The google cloud compute engine was used to build a virtual machine instance, which was then configured with a python environment. This python environment was used to run the python code that extracted the data from Twitter using Twitter APIs. A total of 104,546 records were extracted for the hashtag ‘BLM’. The data extracted included tweet content (referred to as tweets), tweet id, user id, language, tweet source, created date, retweet count, reply count, like count and quote count. Despite the fact that multiple data points about tweets were collected, this study only looked at the tweet content and the tweet creation date. The rest of the data will be used in future studies. The extracted data were imported into a local machine, and the analysis was performed. At first, Tableau Software was used to build visualisations for the data.
Figure 1 depicts the frequency of tweets related to BLM from 25 May to 10 June. Although George Floyd passed away on 25 May 2020, from the above graph, it is evident that the tweets related to BLM began to acquire traction slowly after his death. There was a peak on 31 May, which was the day when George Floyd’s second autopsy was performed. The number of tweets tweeted on 3 June grew once more because the charge against the officers responsible for George Floyd’s death was upgraded on that day. In addition, more tweets were tweeted on 8 June because George Floyd’s body was on display in his hometown for the public. It is evident from Figure 1 that anytime there was news about George Floyd’s death, users tweeted about BLM, linking George Floyd’s tragedy to the BLM movement.

BLM daily tweet frequency chart.
Figure 2 represents the number of tweets tweeted between 25 May and 10 June on an hourly basis. Majority of the tweets were tweeted between 3 p.m. and 12 a.m., as shown in Figure 2.

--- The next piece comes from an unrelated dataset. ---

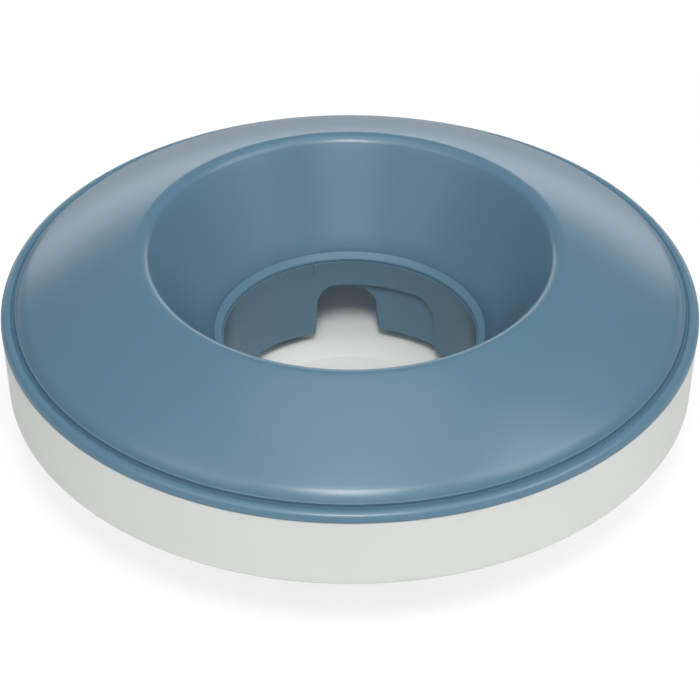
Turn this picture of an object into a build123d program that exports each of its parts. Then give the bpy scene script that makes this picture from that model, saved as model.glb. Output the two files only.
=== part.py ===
"""Rocking slow feeder bowl: a dish with a rounded underside, a rubber foot ring, a funnel lid and a turning gate."""

import os
from math import asin, cos, degrees, hypot, radians, sin, sqrt

from build123d import *

# Sizes in millimetres. +Z is up, the floor is z = 0 and the bowl's axis is the Z axis.
# Azimuths are in degrees from the back (+Y), positive towards the right (+X).

# Base dish: outer wall, tray and rounded underside
bowl_r = 115.0
wall_draft = 1.4
wall_h = 25.4
dish_t = 2.4
rock_depth = 24.8
flat_r = 34.0
wall_foot_cut = 0.8
wall_top_cut = 0.35
tray_cut = 3.5

# Rubber foot ring, set in a groove under the flat
foot_margin = 2.5
foot_w = 7.5
foot_proud = 0.6
foot_seat = 1.2
foot_cut = 0.4
foot_fit = 0.1

# Lid, from the seam upwards and inwards: rim, ledge, shoulder, band, dome and crest
rim_overhang = 0.1
rim_h = 3.0
rim_cut = 1.3
rim_ease = 0.47
ledge_w = 2.4
shoulder_run = 0.8
shoulder_rise = 1.65
shoulder_cut = 0.95
shoulder_ease = 0.35
band_w = 6.8
band_rise = 0.65
dome_rise = 19.1
dome_bow_r = 170.0
crest_r = 67.8
crest_round = 4.5
crest_land = 4.0
lid_t = 2.2
plug_t = 1.8
plug_depth = 4.0
plug_cut = 0.5
lid_fit = 0.3

# Throat, from the gate's lip outwards and upwards: lip, step and crease at the foot of the funnel
lip_r = 42.4
lip_drop = 10.3
lip_t = 0.9
lip_cut = 0.25
lip_w = 2.6
lip_rise = 1.1
step_w = 0.6
step_rise = 1.7
skirt_set_back = 1.35
skirt_t = 2.0
skirt_draft = 0.4
floor_gap = 0.3

# Gate ring, held under the lip by its flange
gate_t = 1.4
gate_fit = 0.35
gate_floor_gap = 4.3
flange_h = 1.4
flange_w = 1.0
groove_fit = 0.3
rib_w = 1.1
rib_h = 3.6
rib_proud = 0.4
rib_azimuth = -16.3

# Windows: three in the skirt and three in the gate, their heights from the tray
window_count = 3
skirt_window_span = 56.6
skirt_window_azimuth = -15.4
skirt_window_h = 22.6
skirt_window_round = 7.4
gate_window_span = 60.0
gate_window_azimuth = 13.8
gate_window_h = 24.85
gate_window_round = 7.0
window_flare = 0.9

# Stop: a key in the lid's groove runs in a gap of the gate's flange
open_turn = 29.0
shut_turn = 31.0
key_azimuth = 180.0
key_span = 6.0
stop_margin = 0.6

# Radii and heights worked out from the sizes above
wall_r_low = bowl_r - wall_draft
rock_r = (wall_r_low**2 + rock_depth**2) / (2 * rock_depth)
z_flat = foot_proud
z_ball = z_flat + sqrt(rock_r**2 - flat_r**2)
z_edge = z_ball - rock_r + rock_depth
z_seam = z_edge + wall_h
z_tray = z_flat + dish_t
tray_r = rock_r - dish_t
tray_flat_r = sqrt(tray_r**2 - (z_ball - z_tray) ** 2)
bore_r_low = wall_r_low - dish_t
bore_r_top = bowl_r - dish_t
skirt_r_in = lip_r + skirt_set_back
skirt_r_out = skirt_r_in + skirt_t


def ball_z(r, ball_r):
    """Give the height of the underside's ball, of radius ball_r, at radius r from the axis."""
    return z_ball - sqrt(ball_r**2 - r**2)


def corner(profile, point):
    """Pick the profile's corner nearest to a point."""
    return profile.vertices().sort_by_distance((*point, 0))[0]


def soften(profile, point, cut, ease):
    """Cut a corner across, then both new corners once more, so that three flats ease the turn."""
    chamfer(corner(profile, point), length=cut)
    chamfer(profile.vertices().sort_by_distance((*point, 0))[:2], length=ease)


def shifted(start, end, distance):
    """Move the line from start to end to its left by a distance."""
    length = hypot(end[0] - start[0], end[1] - start[1])
    dr = (start[1] - end[1]) / length * distance
    dz = (end[0] - start[0]) / length * distance
    return (start[0] + dr, start[1] + dz), (end[0] + dr, end[1] + dz)


def along(line, r):
    """Give the point of a line at radius r."""
    (r0, z0), (r1, z1) = line
    return (r, z0 + (z1 - z0) * (r - r0) / (r1 - r0))


def window_planes(azimuth):
    """Give one upright plane for each window, with its normal pointing outwards."""
    planes = []
    for k in range(window_count):
        turn = radians(azimuth + k * 360 / window_count)
        planes.append(Plane(origin=(0, 0, 0), x_dir=(-cos(turn), sin(turn), 0), z_dir=(sin(turn), cos(turn), 0)))
    return planes


def radial_plane(azimuth):
    """Give the upright half plane at an azimuth: x runs outwards from the axis and y upwards."""
    turn = radians(azimuth)
    return Plane(origin=(0, 0, 0), x_dir=(sin(turn), cos(turn), 0), z_dir=(cos(turn), -sin(turn), 0))


def window_corners(radius, span, top):
    """Give a window's corners on its plane: a little wider downwards, and open at the foot."""
    half_width = radius * sin(radians(span / 2))
    return (
        (-half_width - window_flare, 0),
        (-half_width + window_flare, top),
        (half_width - window_flare, top),
        (half_width + window_flare, 0),
    )


os.makedirs("parts", exist_ok=True)

# Base dish: one revolved wall of near even thickness, with a groove for the foot ring. The tray's floor
# slopes down to its flat middle in three stages.
foot_r_out = flat_r - foot_margin
foot_r_in = foot_r_out - foot_w
mid_r = (flat_r + wall_r_low) / 2
slope_r = (skirt_r_out + bore_r_low) / 2
tray_slope = [(r, ball_z(r, tray_r)) for r in (bore_r_low, slope_r, skirt_r_out)]
with BuildPart() as base_dish:
    with BuildSketch(Plane.XZ) as dish_profile:
        with BuildLine():
            Line((0, z_flat), (flat_r, z_flat))
            ThreePointArc((flat_r, z_flat), (mid_r, ball_z(mid_r, rock_r)), (wall_r_low, z_edge))
            Polyline((wall_r_low, z_edge), (bowl_r, z_seam), (bore_r_top, z_seam), *tray_slope)
            Polyline(tray_slope[-1], (tray_flat_r, z_tray), (0, z_tray), (0, z_flat))
        make_face()
        chamfer(corner(dish_profile, (wall_r_low, z_edge)), length=wall_foot_cut)
        chamfer(corner(dish_profile, (bowl_r, z_seam)), length=wall_top_cut)
        chamfer(corner(dish_profile, tray_slope[0]), length=tray_cut)
    revolve(axis=Axis.Z)
    with BuildSketch(Plane.XY.offset(z_flat)):
        Circle(foot_r_out + foot_fit)
        Circle(foot_r_in - foot_fit, mode=Mode.SUBTRACT)
    extrude(amount=foot_seat, mode=Mode.SUBTRACT)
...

BLM hourly tweet frequency.
After creating the visualisations in Tableau, the data was cleaned by loading the data file into a python data frame and removing all the unnecessary text and symbols from the tweet content column. Exploratory data analysis was performed to analyse the dataset and summarise their main characteristics using visual methods. Furthermore, sentiment analysis was performed to identify the user’s sentiment towards the tweet. Sentiment analysis will reveal whether the social media user has a positive, negative or neutral feeling towards the tweet and whether the tweet is fact-based or influenced by the writer’s personal opinion. To perform sentiment analysis, the textblob python library was used. Textblob library is used to analyse textual data and provides an API that can be used to perform sentiment analysis. Textblob is a more reliable method because of its extensive sentiment analysis capabilities. Textblob was chosen for reasons, such as accessibility, lightweight, ease of use and a less oppressive learning curve [37]. Moreover, the Textblob library produces two outputs: subjectivity and polarity, both appropriate for this study.
Furthermore, data was preprocessed using techniques, such as tokenisation, lemmatisation, n-grams implementation and speech of tag selection.
Tokenisation refers to the process of splitting the sentences into words while lowercasing the terms, removing punctuation, ignoring tokens that are too short and dismissing letter accents.
Lemmatisation includes removing inflectional endings and returning the base or dictionary form of a word, known as the lemma. For example, terms, such as ‘used’, ‘using’, and ‘uses’, are all converted to a base word called ‘use’.
N-grams implementation is extracting sequences of ‘n’ words that frequently occur in the corpus. Bigrams and trigrams were created for this study, representing two words and three words in series, respectively.
Speech of tag selection is the process where part of the speech tag is assigned for each token. For this study, only those words, which have part of the speech tag as nouns, adjectives, verbs and adverbs, were kept for further analysis.
For topic modelling, the Gensim python library and Mallet toolkit were used to build the LDA model and extract the topics. Gensim is a python library used for topic modelling, document indexing and similarity retrieval with large text collections. Mallet toolkit is a java-based package based on machine learning for statistical natural language processing, document classification, topic modelling and other machine learning applications. The LDA model was run on the tweet data, and a total of 500 topics were extracted from 104,546 tweets. Each topic had 20 keywords related to the topic. The keywords were analysed to identify the presence of misinformation and social noise. The selected keywords were then assigned to different social noise constructs.
Another topic modelling technique, which is the biterm topic modelling (BTM), was also performed for richer results. The Biterm library was used to build a biterm model. To handle the problem of sparse word co-occurrence at the document level, the library explicitly models word co-occurrence patterns across the whole corpus [38]. The biterm model was run on 104,546 tweet data, and topics were extracted and analysed. The selected keywords were then combined with LDA keywords and assigned to different social noise constructs.
Furthermore, bigrams were built and analysed, and interesting word associations were discovered from the tweet data. Figure 3 illustrates the research workflow chart and processes used to complete this research work. The highlighted boxes represent the stages that led to the production of the results.

Research flow diagram.
4. Results
4.1. Contextual analysis of tweets
Sentiment analysis was carried out on 104,546 tweets. For each tweet, the subjectivity and polarity scores were calculated. A text can have a subjectivity score between 0 and 1. A text with a subjectivity score of 0 is categorised as objective or based on facts. A text with a subjectivity score of 1 is classified as subjective or based on personal opinion or motivated by emotion. The sentiment analysis of the tweets resulted in 76.12% (79,580 tweets) of the tweets being subjective, while 23.88% (24,966 tweets) being objective or focused on facts. This shows that most of the tweets were based on the personal opinion of the Twitter user. Figure 4 represents the sentiment analysis subjectivity results.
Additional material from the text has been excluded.